An agnostic would be anyone on the planet. One cannot have knowledge of that which does not exist. Therefore, if atheists (those who do not believe there is a god) are correct in their belief — that is, if their belief also happens to be knowledge — then everyone on the planet has to be agnostic.
As you can see from this diagram, assuming there is no god, it is not possible for a theist to have knowledge of a god since no god exists. Supposing a god exists, you would just switch the two around, with “God exists” being under knowledge, and “God does not exist” being under belief.
Ok, now, on to the crux of the matter. There are two kinds of atheism typically discussed in philosophical circles — Strong and Weak.
Strong atheism – the positive statement, “No Gods Exist.”
Weak atheism – the statement of a negative, “There is no evidence for a god(s).”
These two statements are useful in a philosophical context, but in practice, it works differently. In practice, there are many things which we do not believe in, but which we cannot say definitively are nonexistent. For instance, I do not believe in gremlins, even though there is plenty of talk of them in literature and everyday gossip. ”Oh, gee, there are gremlins in my car. The damn thing won’t start every other day of the week.”
Technically speaking, I am a weak agremlinist, for I cannot definitively prove that gremlins do not exist. Practically, I am a strong agremlinist, since gremlins, as described in literature, are quite impossible based on everything we know about the physical universe. I can say that as described, gremlins cannot exist, and so I am a strong agremlinist. This is not to say that I cannot imagine the possibility that someone will come up with a definition of “gremlin” that is physically possible. If that happens, I may have to reassess my belief in gremlins. Until and unless it happens, I may remain content in my strong agremlinism.

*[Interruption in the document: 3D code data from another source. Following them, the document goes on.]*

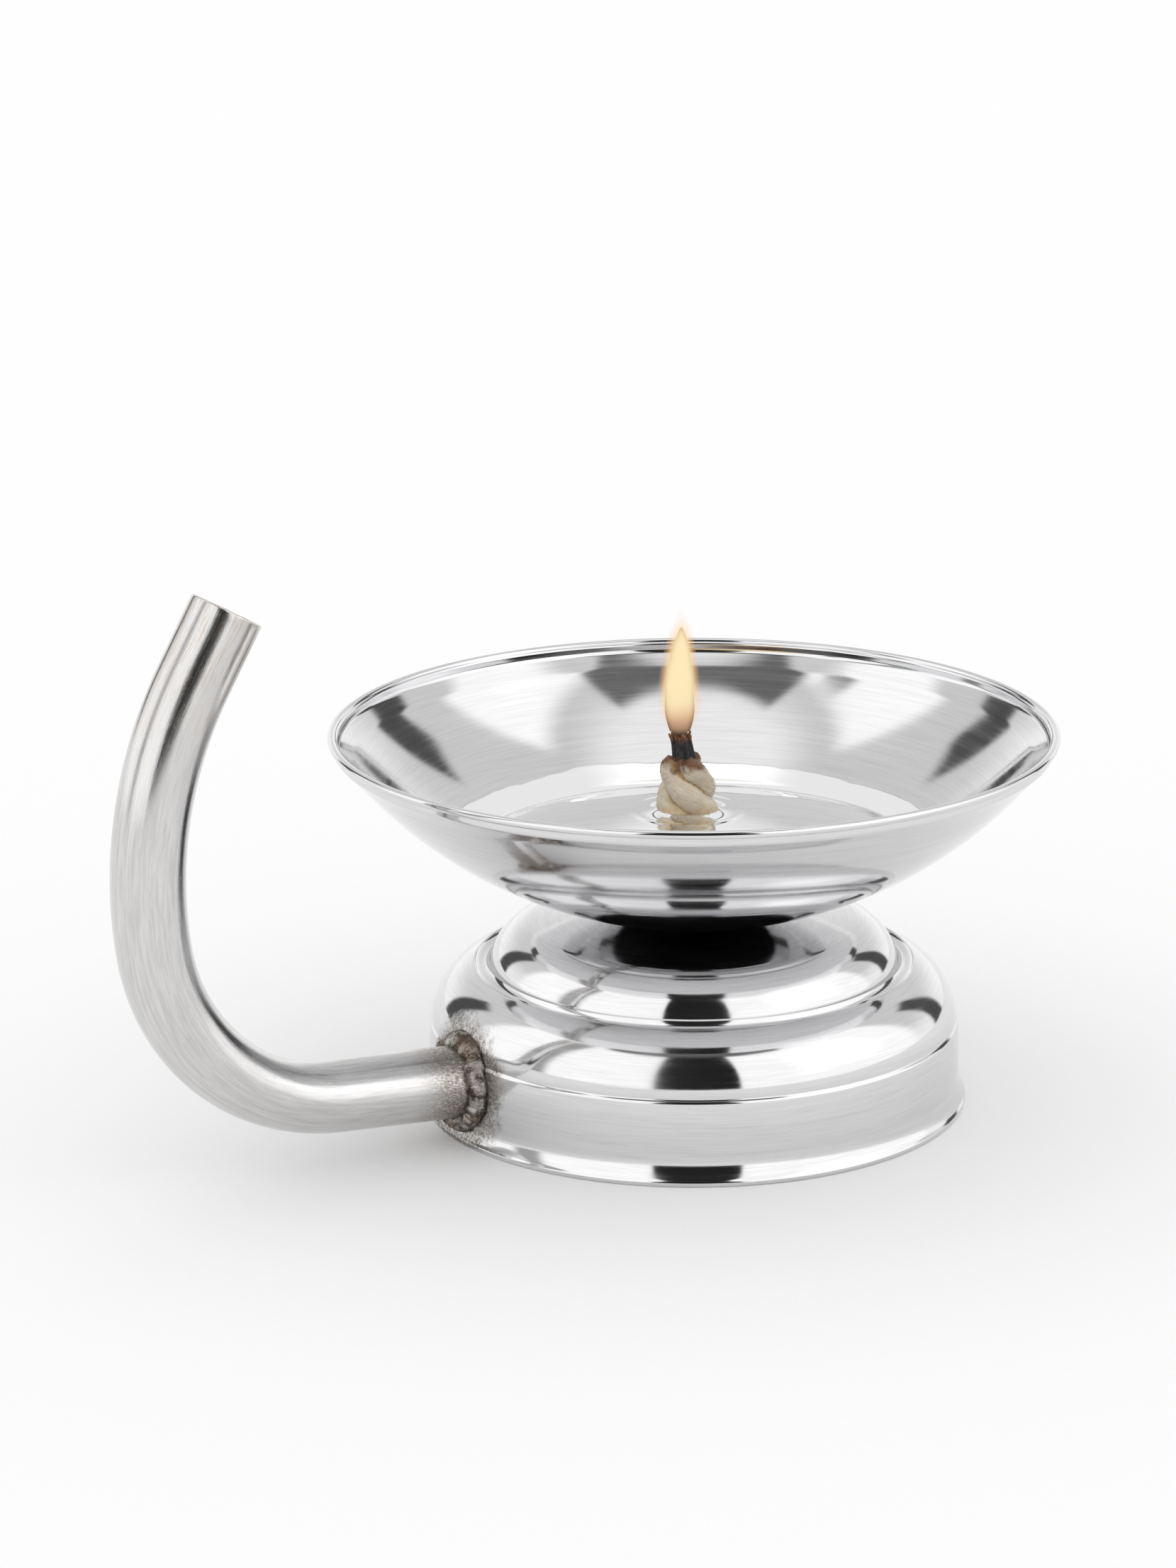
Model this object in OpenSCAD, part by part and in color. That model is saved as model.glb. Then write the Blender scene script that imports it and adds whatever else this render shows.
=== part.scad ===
// Stainless steel oil lamp: a shallow spun dish on a stepped hollow foot, with a bent tube handle
// welded to the foot. A thick twisted cotton wick stands in the oil, lit.
// Millimetres. The origin is on the axis of the dish, on the plane that the foot rests on.
// The handle lies in the XZ plane, towards -X.

/* [Dish] */
// Diameter of the dish over its rolled rim
dish_d = 96; // [90:1:110]
// Outer radius of the round bowl of the dish
bowl_r = 59; // [57:0.1:66]
// Thickness of the sheet of the dish
dish_sheet = 0.7; // [0.5:0.1:1]
// Diameter of the rolled bead on the rim
rim_bead_d = 1.1; // [1:0.1:1.5]
// Height of the upright band under the bead
rim_band_h = 1.45; // [1:0.1:3]
// Radial width of the lip turned out between the bowl and the band
lip_w = 1.5; // [0.8:0.1:2]
// Height of that lip
lip_h = 1.25; // [0.8:0.05:2]
// Diameter of the flat on which the dish sits on its foot
seat_d = 10.6; // [9:0.2:14]

/* [Foot] */
// Height of the foot, from its resting plane to the seat of the dish
foot_h = 25.9; // [24.5:0.1:29]
// Thickness of the sheet of the foot
foot_sheet = 0.7; // [0.5:0.1:1]
// Diameter of the upper tier at its widest
tier_d = 54.4; // [50:0.2:56]
// Radius of the rounded shoulder of the upper tier
tier_round = 6.7; // [5.5:0.1:7.5]
// Radius of the slight crown of the top of the foot
crown_r = 170; // [140:5:400]
// Height of the ledge between the two tiers
ledge_h = 19.5; // [18.8:0.1:20]
// Radius of the groove that runs round the upper tier
groove_r = 1.15; // [0.7:0.05:1.4]
// Diameter of the straight wall of the foot
wall_d = 70.6; // [68:0.2:76]
// Height at which the wall turns into the lower shoulder
wall_h = 11.3; // [10.8:0.1:12]
// How far the wall leans in over its upper half
wall_taper = 0.2; // [0.1:0.05:0.4]
// Size of the crease between the wall and the lower shoulder
crease = 0.3; // [0.2:0.05:0.4]
// Height of the flared part at the bottom of the wall
flare_h = 3.9; // [3:0.1:4.5]
// Radius of the flare's sweep
flare_r = 6.9; // [6:0.1:10]
// Diameter of the rolled hem that the foot stands on
hem_d = 1.2; // [1:0.1:1.6]
// How much of the hem is ground flat
hem_flat = 0.1; // [0.05:0.01:0.2]

/* [Handle] */
// Outer diameter of the handle tube
tube_d = 9.5; // [8:0.5:10.5]
// Wall of the handle tube
tube_wall = 1; // [0.8:0.1:1.5]
// Height of the tube's axis where it meets the wall of the foot
handle_z = 8; // [7.8:0.05:9]
// Rise of the straight stretch of the tube, in degrees
handle_rise = 3.5; // [0:0.1:6]
// Length of the straight stretch, from the wall of the foot
straight_l = 17.4; // [15:0.1:30]
// Centre line radius of the lower bend
lower_bend_r = 27.2; // [25:0.1:36]
// Turn of the lower bend, in degrees
lower_bend_a = 77.6; // [72:0.1:90]
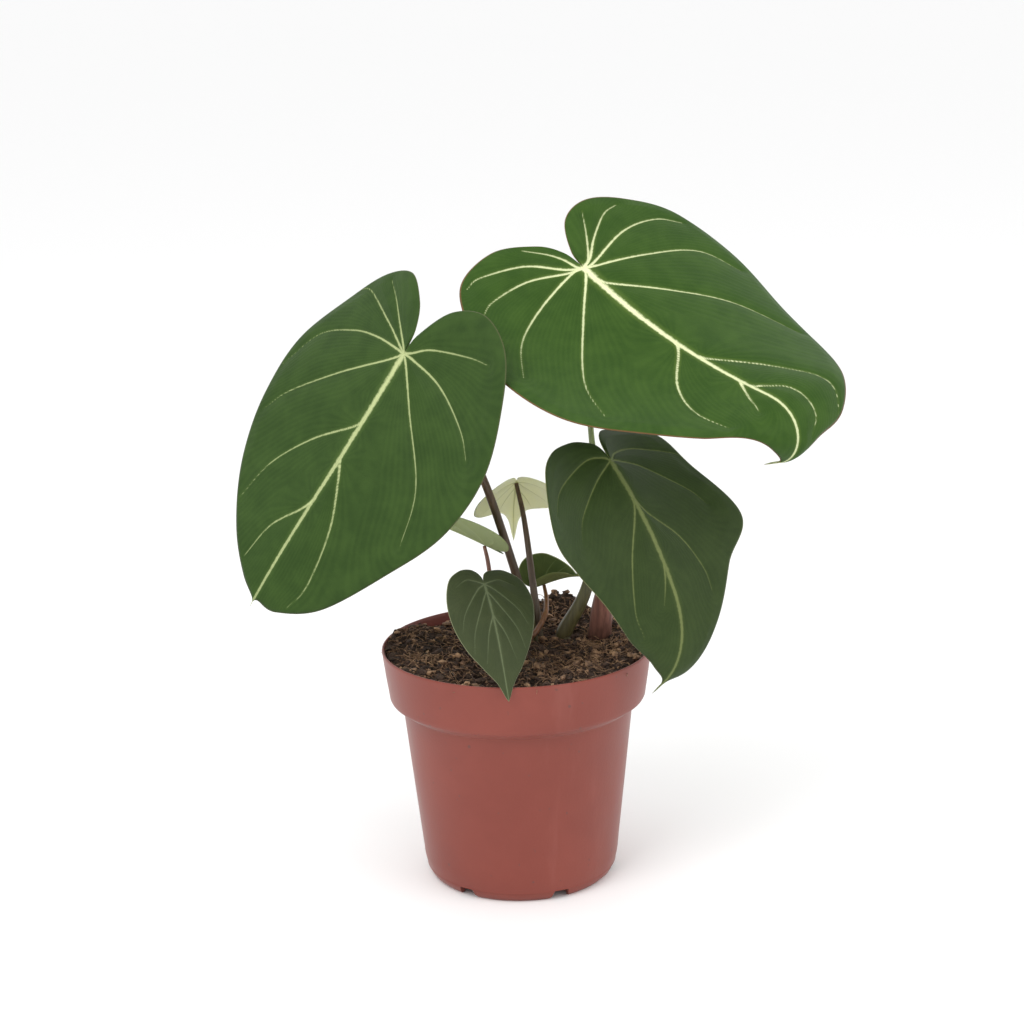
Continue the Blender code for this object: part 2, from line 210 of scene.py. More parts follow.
# the drainage notches are cut up into the foot ring, each with sloping ends
for number in range(NOTCHES):
    bpy.ops.mesh.primitive_cube_add(size=1.0, location=AXIS)
    cutter = bpy.context.object
    cutter.rotation_euler.z = math.radians(FIRST_NOTCH + 360.0 / NOTCHES * number)
    for corner in cutter.data.vertices:
        high = corner.co.z > 0
        corner.co.x = (FOOT_RADIUS + NOTCH_REACH * corner.co.x) * MM
        corner.co.y *= (NOTCH_TOP if high else NOTCH_MOUTH) * MM
        corner.co.z = (NOTCH_HEIGHT if high else UNDER_TABLE) * MM
    cut = pot.modifiers.new("notch", "BOOLEAN")
    cut.object = cutter
    cut.solver = "EXACT"
    bpy.context.view_layer.objects.active = pot
    bpy.ops.object.modifier_apply(modifier=cut.name)
    bpy.data.objects.remove(cutter, do_unlink=True)
pot.data.set_sharp_from_angle(angle=math.radians(38))

# ---------------------------------------------------------------------------
# Compost: damp peat filled almost to the lip and heaped at the back and the left. A lumpy
# bed carries loose crumbs, coir fibres and a few fine roots, all lying where they fell.
# ---------------------------------------------------------------------------
chance = np.random.default_rng(12)
FILL_LEVEL = 103.6
BED_RADIUS = 57.6
BED_SKIRT = 97.0
BED_BASE = 90.0
BASE_RADIUS = 55.0
BED_AROUND = 220
BED_RINGS = 70
FIBRE_REACH = 58.5
FIBRE_STEPS = 7
FIBRE_SIDES = 3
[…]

It works just the same way with god(s). Any and all existing definitions of god (save the pantheist god, which is just a synonym for “all that exists”) are incoherent and/or impossible. Therefore, with respect to all gods that have been described, I can say that I am a strong atheist. Gods which cannot possibly exist do not exist. I hold to that as truth.
This is not to say that I cannot imagine the possibility that someone will propose a definition of god(s) that is plausible. If that were to happen, I would have to be a weak atheist until and unless someone produced even a shred of evidence that the proposed deity did, in fact, exist, and was not just a theoretical possibility.
Most atheists, then, are both strong and weak. They know that many, if not all, gods that have been thusfar invented by the minds of men are impossible, and are strong atheists with respect to them. To be philosophically correct, however, we must acknowledge the possibility that the term could become coherent in the future. Granted, we would have to be wrong about a great many things, including the foundation of knowledge itself, so there isn’t much of a chance of that happening, but since we are in the realm of induction, we must acknowledge the existence of a vanishingly small chance that we are wrong.